从昏睡中醒来的宫卿一城,隐约仿佛听到自己耳边有一阵阵的抽泣声?
睁开眼。
头顶上一半岩石一半灌木,多少透出一些光亮。
稍稍动弹一下,下半身感觉到的晃动感,让一城止不住的心底一惊!
仔细看了看四周。
这明显是一只不知名猛禽的巢穴!
树枝构架的窝差不多有两米多直径,紧贴着一块向内凹陷一米多的椭圆形坑洞建造,一部分建在坑洞里,一部分则是建立在山崖上这一片灌木的枝桠上。
巢穴内没有看到任何食物和鸟蛋,兴许巢穴的主人已经离开了。
但也保不准对方会不会忽然回来。
一旁的宵,流血的脚腕已经开始浮肿,但她却只是紧紧抱着怀里的婴儿不住的哭泣。
“宵。”
一城的呼唤声让宵身体一惊。
一双哭红的双眼里已经写满了绝望!
“一城君,他,我的弟弟他……”
当一城再看到河村家老六的时候,他的脸已经开始呈现出酱紫色,用手指放在鼻下已经感受不到明显的鼻息了!

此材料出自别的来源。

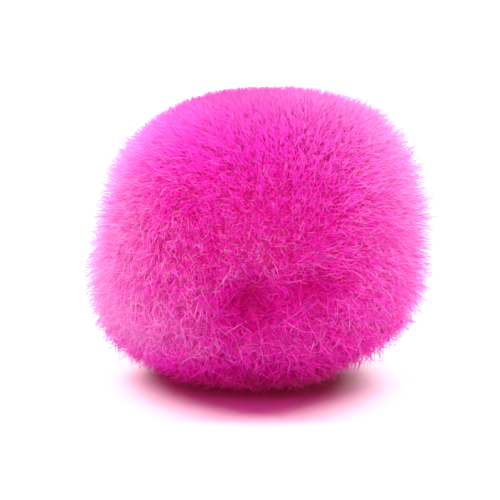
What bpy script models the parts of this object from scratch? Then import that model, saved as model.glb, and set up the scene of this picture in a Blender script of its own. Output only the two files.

一城马上翻身将婴儿放平,一边按压婴儿的心口一边不断对他做人工呼吸。
以他仅有的急救知识,只能将一切寄托在这两种方法有用的希望下。
一城不间断的重复着这两个动作,几十分钟过去,婴儿的体态特征变的越来越差。
宵在看到一城体力逐渐透支,主动接过自己刚学还没摸透的急救方法,模仿着一城的动作不间断的对婴儿展开急救。
不知道过了多久,两人就这么从天亮一直急救到天黑。
婴儿的体征已经微弱到几乎不见,身体也开始渐渐变凉……
宵终于崩溃了,她捂着脸抽泣了一会儿,却还是不死心的将婴儿抱在怀里用体内想要挽留下这个小小的生命。
天黑了。
那些叛忍的暴行却依旧没有结束。
看着远方的村子,在一把大火下熊熊燃烧。
凶手却趁着大火在废墟中欢笑,用劫掠来的食物做着丰盛的大餐。
村里的其他人还好吗?
不。
应该说,现在还有多少人活着……
体力逐渐支撑不住的宫卿一城,将已经哭晕过去的宵抱在怀里,两人眼角带着泪光在着悬崖上昏睡了过去。
第二天的清晨。
经受了一夜冷风的宫卿一城头昏脑胀的醒来,这种状态显然是感染了风寒。
一旁的宵也因为一城的动作而惊醒。
她的状态比一城更差,因为失血加上脚部浮肿,还有内心大起大落和过度悲伤,此时的她面色煞白,看着就像是即将离世的重病患者一样。
她吃力的揭开盖住婴儿面部的布片。
“哇啊~啊~”
一城不可思议的看着面色蜡黄的婴儿!
婴儿的啼哭声让宵得到了救赎,没有人知道,她昨天在看到自己弟弟因为窒息而面色发紫的状况下,内心到底是多么的自责!
她几乎是亲手杀死了自己的弟弟!!
可如今。
看着依旧还活着的弟弟,宵原本惨白的面容以肉眼可见的速度变得红润起来。
“谢谢,谢谢,谢谢……”
听着宵一声一声的道谢,却不知道她到底在感谢什么,或许这其中的答案,也只有她自己才知道。
“喂~上面有人吗?”
听到悬崖下的叫喊声,一城能分辨出,这是村里人的声音。